SysTest Labs, LLC, one of four federal testing labs responsible for certifying our nation’s voting systems, is under investigation for failing to document or validate its test methods. The lab is also accused of using unqualified personnel to run these highly technical tests. Emails from the lab indicate possible collusion with voting system vendor, ES&S, whereby SysTest’s “test approach takes into consideration” actions that will “ensure certification” of the M650 and M100 optical scanners.
An August 8, 2008 letter from the National Institute of Standards and Technology (NIST) to the U.S. Election Assistance Commission (EAC) and SysTest details these issues:
“In addition, there were instances discovered where testing was performed by personnel who had not been qualified to perform the testing.”
The NIST letter goes on to report another, more serious violation:
“[A]nother issue has surfaced which may be interpreted as improper behavior between an independent testing laboratory and its client. This issue is documented in a letter from the EAC … dated July 25, 2008. The letter cites a situation … where SysTest may be ‘allowing and inviting manufacturers to play an inappropriate role in the development of test plans‘ which “would be a significant violation” of ISO and NIST rules, “and as such could affect SysTest’s accreditation status.” (emphasis added)
On July 16th, Ron Thomas of SysTest sent an email to Election Systems & Software (ES&S) regarding the ongoing certification of two of ES&S’ optical scan voting systems being used in Ohio, by setting the goals of speedy tests and ensuring certification. On July 25th, the EAC took exception to Thomas’ email that:
“… contains language in which SysTest sets a goal ‘to ensure certification’ of [a] manufacturer’s system. This statement may be read as an inappropriate promise of certification.”
The EAC then warned SysTest that EAC-accredited voting system test labs “are responsible for the independent testing of a voting system to the appropriate standards and should not have as the end goal the certification of the voting system.” NIST and the EAC put SysTest on administrative oversight. These violations, if true, could result in revocation of SysTest’s accreditation as a federal voting system certification lab.

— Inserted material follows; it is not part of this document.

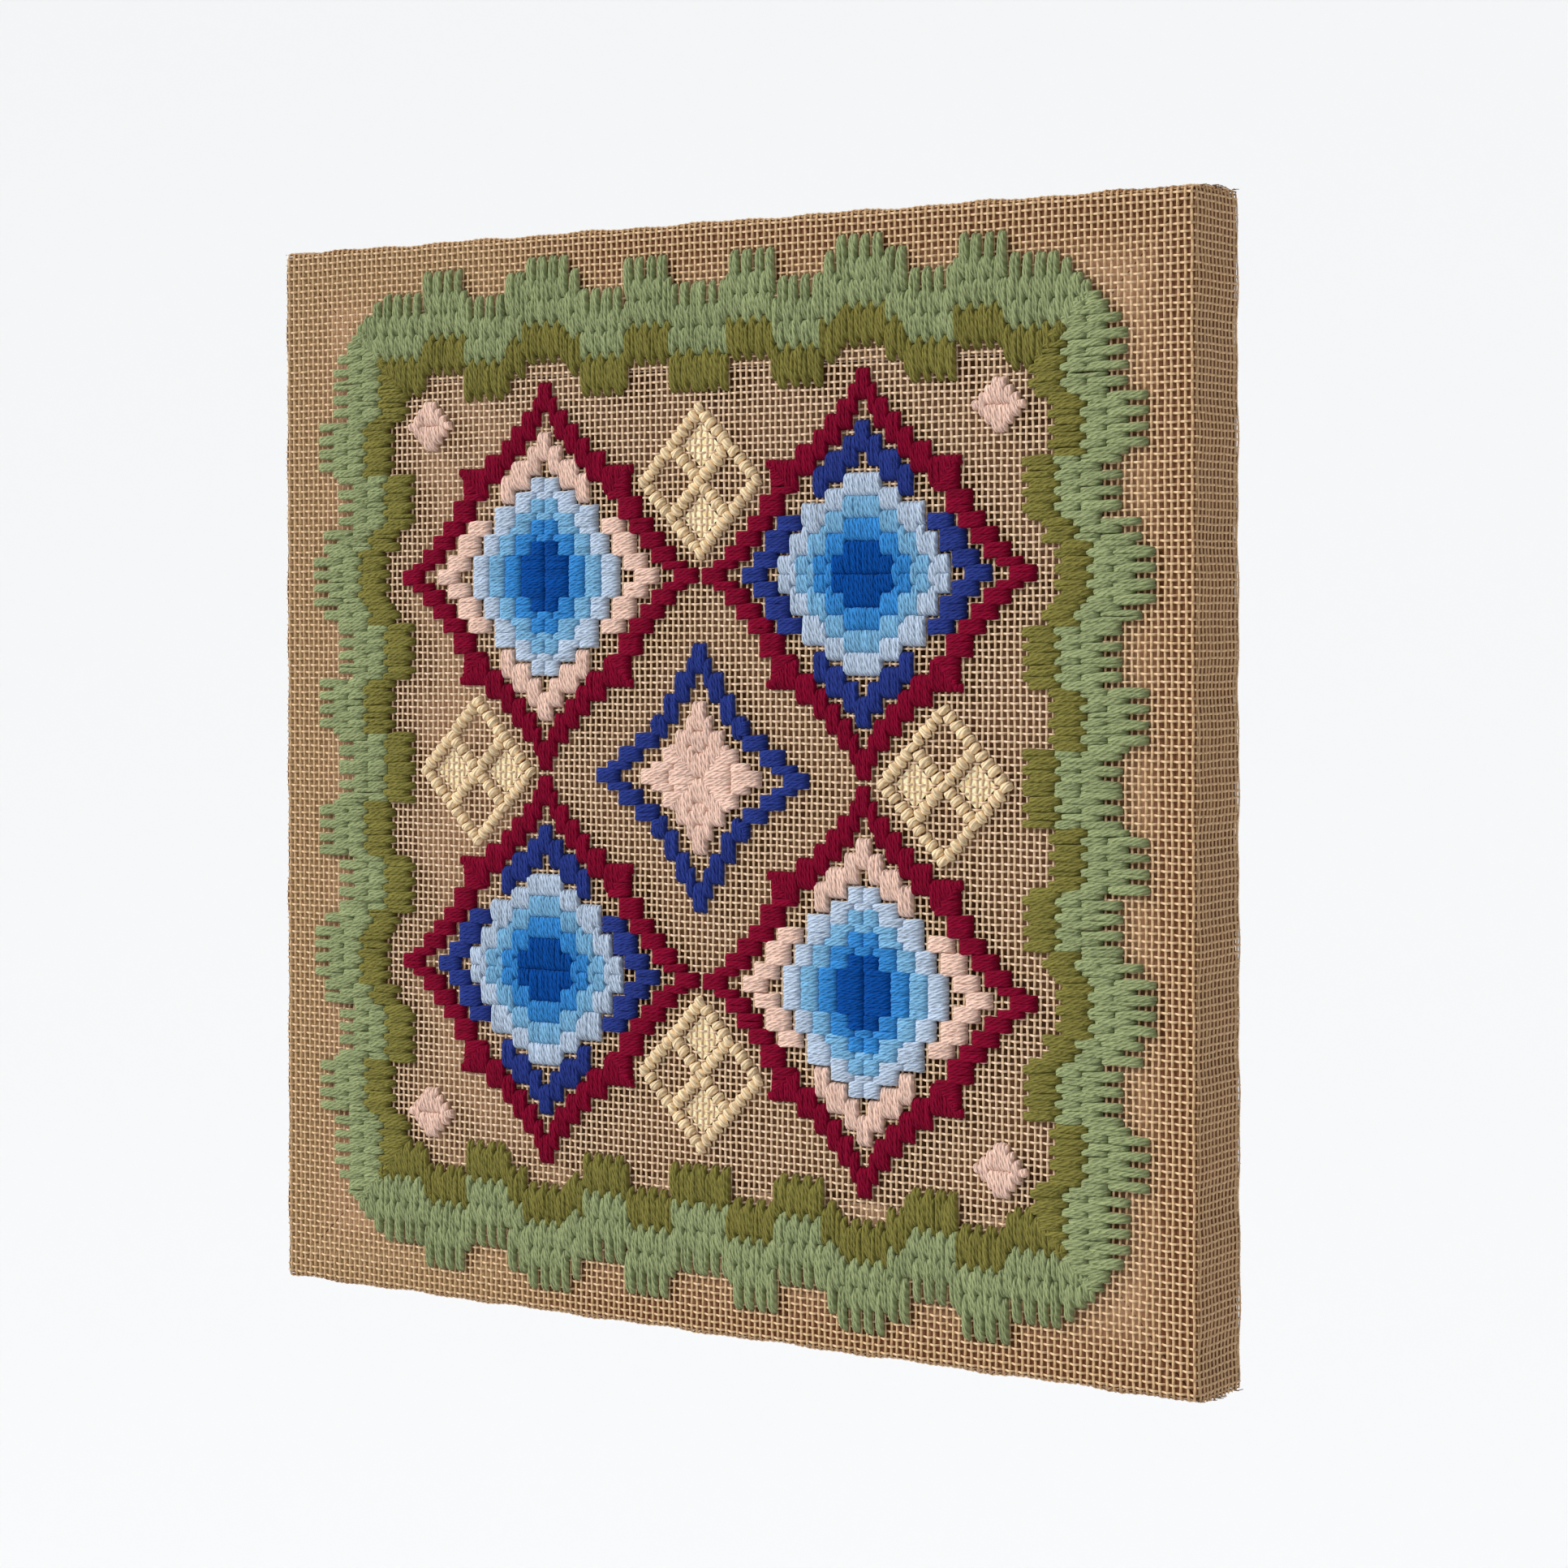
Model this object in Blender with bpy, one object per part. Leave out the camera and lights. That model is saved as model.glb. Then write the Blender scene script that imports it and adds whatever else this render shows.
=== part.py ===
"""Embroidered canvas panel: needlepoint canvas stretched over a mitred pine frame.

Metres, +Z up. The stitched face looks towards -Y, and the back lies in the plane y = 0, against the wall.
The origin is on the back of the hem, at the middle of the top bar.
"""
import math

import bmesh
import bpy
import numpy as np

# Canvas: one sheet over the front and the four sides, with a hem turned in behind
PANEL_SIDE = 0.300
CLOTH_THICK = 0.0010
HEM_WIDTH = 0.020
EDGE_RADIUS = 0.0014
BACK_RADIUS = 0.0010
CORNER_RADIUS = 0.0014
LEAST_RADIUS = 0.0005
TUCK_RISE = 0.0009
TUCK_LENGTH = 0.022
TUCK_START = 0.004
TUCK_STEP = 0.0015

# Frame bars, and the thin board fitted between them
BAR_WIDTH = 0.038
BAR_DEPTH = 0.021
BAR_LIP = 0.005
BAR_SLOPE = 0.004
BOARD_THICK = 0.002

# Space left between two pieces that touch on the real panel
CLEARANCE = 0.0003
PANEL_DEPTH = BAR_DEPTH + 2 * (CLOTH_THICK + CLEARANCE)
BAR_SIDE = PANEL_SIDE - 2 * (CLOTH_THICK + CLEARANCE)
CENTRE_Z = HEM_WIDTH / 2 - PANEL_SIDE / 2

# Weave and stitching, counted in threads of the canvas
COLUMNS = 160
ROWS = 154
THREAD_X = PANEL_SIDE / COLUMNS
THREAD_Z = PANEL_SIDE / ROWS
YARN_RISE = 0.0015
STITCH = 4
BLOOM_BAND = 3
MEDALLION_AT = 28
SPRIG_AT = 50
TRELLIS_AT = 41
TRELLIS_PITCH = 10
TRELLIS_DIAMONDS = 2
TRELLIS_LINE = 2.5

# Each outline is a row of steps for one eighth of its motif: threads from the motif's axis, then its height
STAR_STEPS = ((0, 28), (1, 26), (2, 24), (4, 22), (6, 20), (8, 18), (11, 16), (16, 0))
LEAF_STEPS = ((0, 21), (1, 19), (3, 17), (6, 15), (8, 0))
BLOOM_STEPS = ((0, 14), (3, 12), (6, 10), (10, 0))
CENTRE_STEPS = ((0, 19), (1, 17), (2, 15), (4, 12), (6, 9), (8, 0))
HEART_STEPS = ((0, 11), (1, 9), (2, 7), (4, 5), (5, 0))
SPRIG_STEPS = ((0, 4), (1, 3), (2, 2), (3, 0))
BORDER_STEPS = ((0, 54), (5, 58), (13, 54), (21, 57), (24, 59), (32, 57), (35, 54), (43, 58), (51, 55))
OLIVE_DEPTH = 6
SAGE_DEPTH = 9
CORNER_CUT = 130

# Yarn colours in the order of their numbers on the chart, with the name of the motif each works
YARNS = {
    "burgundy_stars": "7A0F2F",
    "navy_leaves": "24357F",
    "pink_leaves": "E3B9A6",
    "sage_border": "8FA878",
    "olive_border": "7C7433",
    "ice_blue_bloom": "B4CBE8",
    "sky_blue_bloom": "7DB2DA",
    "mid_blue_bloom": "3F86CC",
    "deep_blue_bloom": "0B4FA0",
}
BURGUNDY, NAVY, PINK, SAGE, OLIVE, ICE, SKY, MID, DEEP = range(1, 10)
BEIGE_HEX = "CDB588"
CANVAS_HEX = "C9A77C"
PINE_HEX = "C79A72"
BOARD_HEX = "7A5A3C"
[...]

On August 11th, SysTest denied all allegations in an email to the New York State Board of Elections.
Adding to SysTest’s woes with NIST and the EAC, SysTest approved Sequoia/Dominion’s ImageCast ballot marking device for use in New York, which sports a convenient slotted hole that enables ballot stuffing into the locked ballot box. We provide an exclusive video here.
Whether it loses accreditation or not, how can voters rely on SysTest’s competency in testing voting systems, when it failed to catch such an obvious defect as a huge ballot stuffing hole on top of the Sequoia/Dominion machine?

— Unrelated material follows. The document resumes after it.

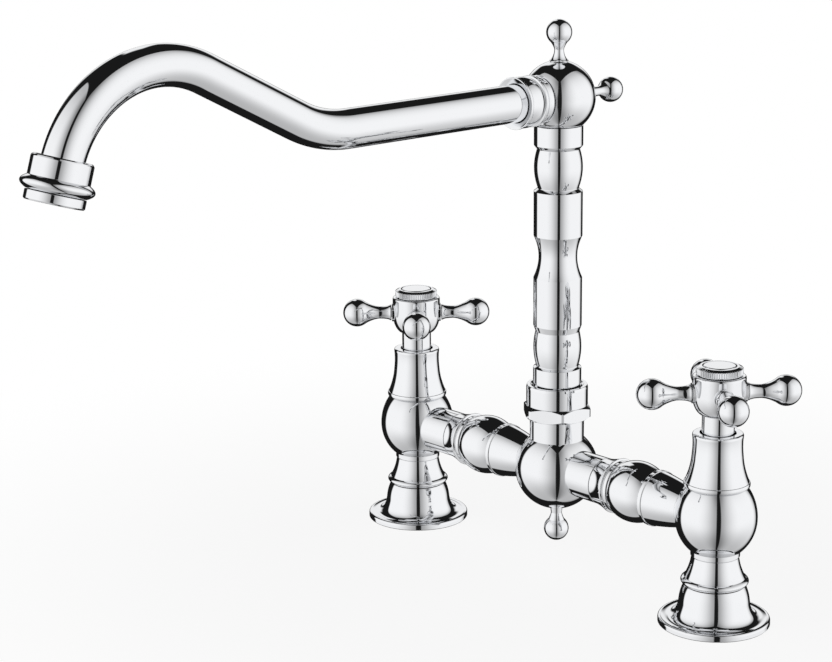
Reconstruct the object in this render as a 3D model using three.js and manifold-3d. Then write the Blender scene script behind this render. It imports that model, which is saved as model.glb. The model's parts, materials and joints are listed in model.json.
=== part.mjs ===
// A bridge kitchen faucet: two deck pillars with cross handles, a bridge between them, and a turned riser
// that swivels in the bridge and carries a swan-neck spout. Millimetres, +Z up, the deck at z = 0. The origin
// is midway between the pillars, +X runs from the hot pillar to the cold one, and the spout points to -Y.
import * as THREE from "three";
import { mergeVertices } from "three/addons/utils/BufferGeometryUtils.js";
import Module from "manifold-3d";

// ---- Driving dimensions: millimetres, degrees, counts ----

const PILLAR_CENTRES = 203.2; // between the axes of the two pillars: eight inches
const BRIDGE_HEIGHT = 50.5; // deck to the axis of the bridge
const ARM_HEIGHT = 229.8; // deck to the axis of the spout's level arm

const SEAT_GAP = 0.3; // between faces that rest on each other
const FIT_GAP = 0.4; // between a spigot and the bore that it enters, on the radius
const TURN_GAP = 0.8; // round the handle's skirt, which turns in the open mouth of the bonnet

const WATERWAY_RADIUS = 6; // bores along the bridge and up from the inlets
const WALL = 1.5; // cast and turned brass covers
const EDGE = 0.4; // broken edges and small steps

// Foot of each pillar: a bell on a flat rim, which hides the shank that comes up through the deck.
const foot = {
  rimRadius: 25.5,
  rimThickness: 3.3,
  rimRound: 1.2,
  padWidth: 2.6, // the flat ring that stands on the deck
  discHeight: 2.9,
  bellRadius: 19, // where the bell meets the disc
  shoulderRadius: 16.2,
  flareHeight: 5.2,
  shoulderHeight: 10.4,
  crownHeight: 15,
  topRadius: 13.9,
  height: 18.6,
  gasketThickness: 1.6,
};

// Shank: a threaded tube inside the foot. It screws up into the valve body and takes the supply below.
const shank = {
  radius: 12,
  start: 1.2, // the inlet end stays just above the deck
  inletRadius: 9.3, // female half-inch pipe thread
  inletDepth: 14,
  inletTaper: 1.5,
  tenonRadius: 9.5,
  tenonLength: 5.6,
};

// Valve body: a turned brass casting with a bead, a waist and a bulb, bored for the shank and the cartridge.
const body = {
  beadRadius: 15.45,
  beadHeight: 3.4,
  waistRadius: 10.75,
  waistBelow: 18.3, // from the bridge's axis down to the foot of the collar
  collarRadius: 11.2,
  collarHeight: 2.8,
  bulbRadius: 18.6,
  bulbLower: 19.8, // half heights of the bulb's ellipse, below and above its widest ring
  bulbUpper: 19.9,
  topAbove: 14.7, // from the bridge's axis up to the top face
  cavityRadius: 9.5, // where the cartridge screws in
  cavityBelow: 7.5, // from the bridge's axis down to the cavity's floor
};

// Bonnet: the bell-shaped cover between the bulb and the handle.
const bonnet = {
  lipRadius: 15,
  lipHeight: 2.2,
  lipRise: 1.1,
  seamRadius: 14,
  neckRadius: 11.15,
  neckRise: 12, // from the lip to the neck
  crownRadius: 11.5,
  crownRound: 1.2,
  mouthDepth: 1.8,
  height: 25, // above the valve body's top
};

// Quarter-turn ceramic cartridge, measured from the cavity that it screws into.
const cartridge = {
  wall: 1.5,
  chamberBelow: 4.7, // from the valve body's top face down to the chamber's roof
  flangeProud: 1.7, // how far the hexagon's corners stand out past the cavity
  flangeHeight: 5,
  neckRadius: 7,
  neckAbove: 21.3, // from the valve body's top face up
  windowWidth: 5,
  windowHeight: 7,
  windowAbove: 1.5, // from the bridge's axis to the middle of the windows
  sealThickness: 1,
  discGap: 0.7, // between the ceramic discs and the chamber's wall
  discRim: 1.6,
  discThickness: 3,
  portInner: 2,
  portFrom: 20, // degrees round the disc
  portTo: 160,
  dogHeight: 3.6, // the wide foot of the spindle, which turns the upper disc
  dogTaper: 2.4,
  spindleRadius: 3.7,
  splineDepth: 0.45,
  splineTeeth: 8,
  splineLength: 9,
};

// Cross handle: a round hub with four baluster arms, and a knurled index ring on top.
const handle = {
  stemLength: 18.6, // from the bonnet's crown up to the axes of the arms
  skirtRadius: 7.35,
  spindleBelow: 1.6, // from the axes of the arms down to the top of the spindle
  hubRadius: 12,
  hubBelow: 10.2, // from the arm axes down to where the hub meets its skirt
  hubAbove: 8.2, // and up to its top face
  hubShoulder: 1.3,
  bossRadius: 4.6,
  bossReach: 12.4,
  tenonRadius: 2.4,
  tenonDepth: 5.6,
  armRootRadius: 4,
  armNeckRadius: 3.1,
  armNeckAt: 19, // from the pillar's axis
  knobRadius: 7.1,
  knobAt: 30.2,
  cheekAngle: -40, // degrees round the knob, where the neck runs into it
  leftAngle: 48.8, // of the first arm from +X, with the valve closed
  rightAngle: 52.7,
  ringRadius: 10.6,
  ringInner: 7.75,
  ringHeight: 3.8,
  ringTeeth: 24,
  toothDepth: 0.4,
  buttonRadius: 7.35,
  buttonHeight: 4,
  buttonDome: 0.5,
  plugLength: 1.8,
  recessRadius: 6.2,
  recessDepth: 4.8,
  screwRadius: 2,
  screwLength: 12,
  screwHeadRadius: 4.2,
  screwHeadHeight: 2.6,
  screwClearance: 0.3,
};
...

1 The Help America Vote Act (HAVA) of 2002 directs NIST to support the EAC in its accreditation of laboratories qualified to conduct the testing, certification, decertification, and recertification of voting systems as provided under the act. NIST relies on assessments conducted by its National Voluntary Laboratory Accreditation Program (NVLAP) as a basis for determining the competence of candidate laboratories to test voting system hardware and software for conformance to federal standards. (From NIST Q&A)
NIST recommended SysTest Labs (of Denver, Colorado) to the EAC on January 18, 2007.